ICC Advisory Committee formed to solve cricket crisis
September 5, 2016 07:15 AM NPT
CEO of International Cricket Council David Richardson (R) speaks during a press meet at Soaltee Crowne Plaza, Kathmandu on Sunday. ( Bijay Gajmer / Republica )
KATHMANDU, Sept 4 : With a view to solve the problems plaguing Nepali cricket, the International Cricket Council (ICC) has declared to form an ICC Advisory Committee after meeting with top governmental officials on Sunday. Nepali cricket has been engulfed in internal disputes leading to the suspension of Cricket Association of Nepal (CAN) by the world cricket governing body in April.
Organizing a press conference in the capital on Sunday, ICC Chief Executive David Richardson said that the Advisory Committee comprising of government representative, National Sports Council (NSC) and cricket stakeholder will be formed within two weeks to end the crisis of Nepali cricket.
The ICC team comprising of Chief Executive Richardson, Chairman of Associates Imran Khwaja and Finance Manger Ammar Sheikh on Sunday held meeting with various stakeholders including Prime Minister Pushpa Kamal Dahal, Minister for Youth and Sports Daljit Sripali and NSC Member Secretary Keshav Kumar Bista.
According to the ICC roadmap, the Advisory Committee will be assigned to draft a new statute of the cricket governing body of the country and will facilitate in holding a fresh election. The ICC, however, did not specify the time limit of the committee. The formation of the Advisory Committee does not mean that the suspension of CAN has been lifted.

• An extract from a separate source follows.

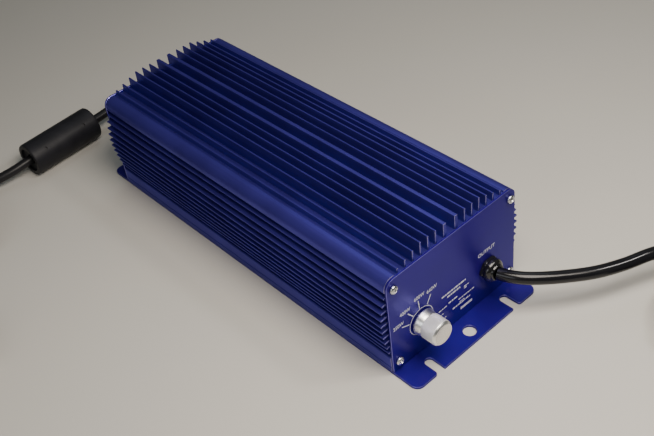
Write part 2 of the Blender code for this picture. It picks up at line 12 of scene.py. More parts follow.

“The advisory group will consist of Nepali cricket stakeholders. They will be taken from the government, NSC and also from the members of the cricket community of Nepal. We still have to finalize the names of the group which will be announced within the next two weeks,” Chief Executive Richardson said.
“The initial mandate of that advisory group will be to review CAN’s existing constitution. Once we have reviewed it and recommended any amendments or rewriting of the constitution to them, we will facilitate in holding elections under that revised constitution,” he further added.
“Our plan is to get things sorted out by June, 2017. Following our meetings, ICC is determined to make sure that Nepali cricket teams don’t have to suffer.”
“We need to put in place a constitution (statute) that everyone needs to accept and complies with the relevant legislation in Nepal, giving authority to the National Sports Council. If the elections are held under that revised constitution, everyone will be happy, there will be no need of government interference and the ICC will reinstate Nepali cricket.”
The cricket governing body of the country was suspended by ICC on April 25 earlier this year. The ICC had imposed a ban on CAN owing to controversial election and government interference. Chatur Bahadur Chand was elected as CAN president through a controversial midnight election on December 14 without taking the consent of the NSC.
The NSC responded by dismissing the Chand-led committee and formed a new ad hoc committee under the leadership of Ramesh Silwal on January 8.
The ICC has been directly handling the international affairs of Nepali cricket since the suspension of CAN. The NSC has been looking after the domestic cricket of Nepal.
Earlier, the ICC has blocked funds for Nepali cricket on November 8 last year owing to non-transparency.
“Once CAN remains suspended, the funds will remain suspended. But we will make sure that Nepali cricket survives during the interim period and funds will be channelized as required. The ICC will facilitate in working with the advisory group,” said Richardson.
Speaking about his meeting with Prime Minister Dahal, Richardson said, “The meetings ended constructively with the PM, extending his support to the ICC’s efforts in working with the cricket stakeholders of Nepal toward putting in place the necessary steps that will ensure in lifting of the suspension.”
ICC Finance Manager Ammar Sheikh has been looking after Nepali cricket after its former Development Director Tim Anderson, who used to look after Nepal, resigned from his post. “We are also in the process to appoint our new development manager. We will shortly announce a person who will oversee the process and for the time being, Ammar Sheikh will handle the project,” he said.